The Use of Fluoroquinolones as Prophylaxis in Neutropenia
Hamayun Imran, MD, MSca
Imad M. Tleyjeh, MD, MScb
aDivision of Pediatric Hematology/Oncology, University of
South Alabama, Mobile, Alabama, USA
bDepartment of Medicine, Division of Infectious Disease,
King Fahd Medical City, Riyadh, Saudi Arabia
Febrile neutropenia, one of the most serious adverse events encountered by physicians caring for cancer patients, results in lengthened hospital stays and an increased mortality rate. Thus, efficacious antibiotic prophylaxis should produce significant benefits.
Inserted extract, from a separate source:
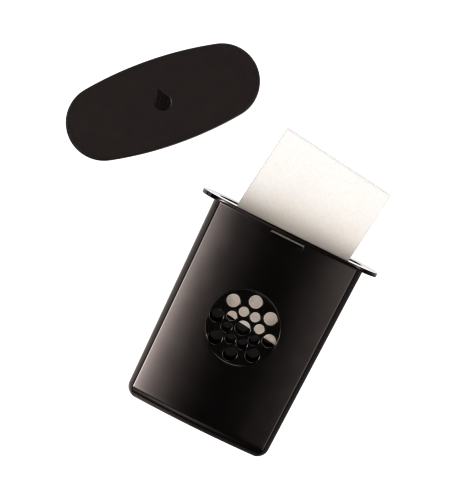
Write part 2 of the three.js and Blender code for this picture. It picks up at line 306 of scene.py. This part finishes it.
def weigh_normals(piece):
    """Lets large faces set the shading, so that flats beside roundings stay flat."""
    bpy.context.view_layer.objects.active = piece
    piece.select_set(True)
    mod = piece.modifiers.new("weigh", "WEIGHTED_NORMAL")
    mod.mode = "FACE_AREA_WITH_ANGLE"
    mod.keep_sharp = True
    mod.weight = NORMAL_WEIGHT
    bpy.ops.object.modifier_apply(modifier=mod.name)
    piece.select_set(False)


# ---- Case ------------------------------------------------------------------------


def arcs_at(y):
    """The outside's arcs at height y: a bowed face and a bulging narrow side."""
    k = y / CASE_LENGTH
    half_w = lerp(BOTTOM[0], MOUTH[0], k) / 2
    half_t = lerp(BOTTOM[1], MOUTH[1], k) / 2
    bulge = lerp(BOTTOM[2], MOUTH[2], k)
    face_c = half_t - FACE_RADIUS
    corner_z = face_c + math.sqrt(FACE_RADIUS**2 - (half_w - bulge) ** 2)
    side_r = (corner_z**2 + bulge**2) / (2 * bulge)
    return half_w, half_t, face_c, side_r


def meet(za, ra, xb, rb):
    """Right-hand meeting point of a circle round (0, za) with one round (xb, 0)."""
    span = math.hypot(xb, za)
    along = (ra**2 - rb**2 + span**2) / (2 * span)
    off = math.sqrt(ra**2 - along**2)
    dx, dz = xb / span, -za / span
    return along * dx + off * dz, za + along * dz - off * dx


def face_height(x, y, inset):
    """How far the face stands from the case's middle plane."""
    face_c = arcs_at(y)[2]
    return face_c + math.sqrt((FACE_RADIUS - inset) ** 2 - x**2)


def quarter(y, inset):
    """A quarter of the section from the narrow side to the face's middle."""
    half_w, _, face_c, side_r = arcs_at(y)
    side_c = half_w - side_r
    crease = max(CREASE_RADIUS - inset, CREASE_LEAST)
    face_r, side_r = FACE_RADIUS - inset, side_r - inset
    cx, cz = meet(face_c, face_r - crease, side_c, side_r - crease)
    side_end = math.atan2(cz, cx - side_c)
    face_start = math.atan2(cz - face_c, cx)
    out = []
    for k in steps(SIDE_STEPS)[:-1]:
        a = side_end * k
        out.append((side_c + side_r * math.cos(a), side_r * math.sin(a)))
    for k in steps(CREASE_STEPS)[:-1]:
        a = lerp(side_end, face_start, k)
        out.append((cx + crease * math.cos(a), cz + crease * math.sin(a)))
    x_start = face_r * math.cos(face_start)
    x_in = COLUMN_STEPS * COLUMN
    xs = [lerp(x_start, x_in, k) for k in steps(OUTER_STEPS)[:-1]]
    xs += [i * COLUMN for i in range(COLUMN_STEPS, -1, -1)]
    out += [(x, face_c + math.sqrt(face_r**2 - x**2)) for x in xs]
    return out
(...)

We performed a meta-analysis of randomized, blinded, placebo-controlled trials of fluoroquinolone prophylaxis in neutropenic patients using a random effects model for pooling dichotomous data. A total of 2,721 patients were randomized in 8 eligible trials. Results exhibited a consistent trend in reduction of all-cause mortality thus favoring the use of fluoroquinolone prophylaxis (relative risk [RR]: 0.76; 95% confidence interval [CI]: 0.54-1.08; p = 0.13). Analyses also favored fluoroquinolone prophylaxis for the prevention of febrile episodes (RR: 0.76; 95% CI: 0.55-1.03; p = 0.08); however, substantial inconsistencies in the results prevent a meaningful interpretation of the pooled data. Results of the subgroup analyses showed a significant reduction in febrile episodes with fluoroquinolone prophylaxis in outpatients with solid tumors including lymphoma compared with the inpatient hematology and stem cell transplant population included in these trials (RR: 0.34 [95% CI: 0.14-0.80] and 0.90 [95% CI: 0.70-1.16], respectively [p < 0.001]). The results also suggested a different effect with levofloxacin prophylaxis when trials that used levofloxacin were compared with trials of other fluoroquinolones (RR: 0.60 [95% CI: 0.33-1.10] and 0.89 [95% CI: 0.65-1.22], respectively [p = 0.01]). We also reviewed the recommendations by the National Comprehensive Cancer Network panel (1) which advises that fluoroquinolone prophylaxis be considered in patients with an expected duration of neutropenia of more than 7 days. The panel also believes that the benefit of prophylaxis in patients with hematologic malignancies on overall survival outweighs the events related to adverse effects and the development of resistance. This panel suggests levofloxacin as the preferred agent. With regard to surveillance for the emergence of resistant pathogens, fluoroquinolone prophylaxis should be considered in selected adult populations receiving cancer chemotherapy.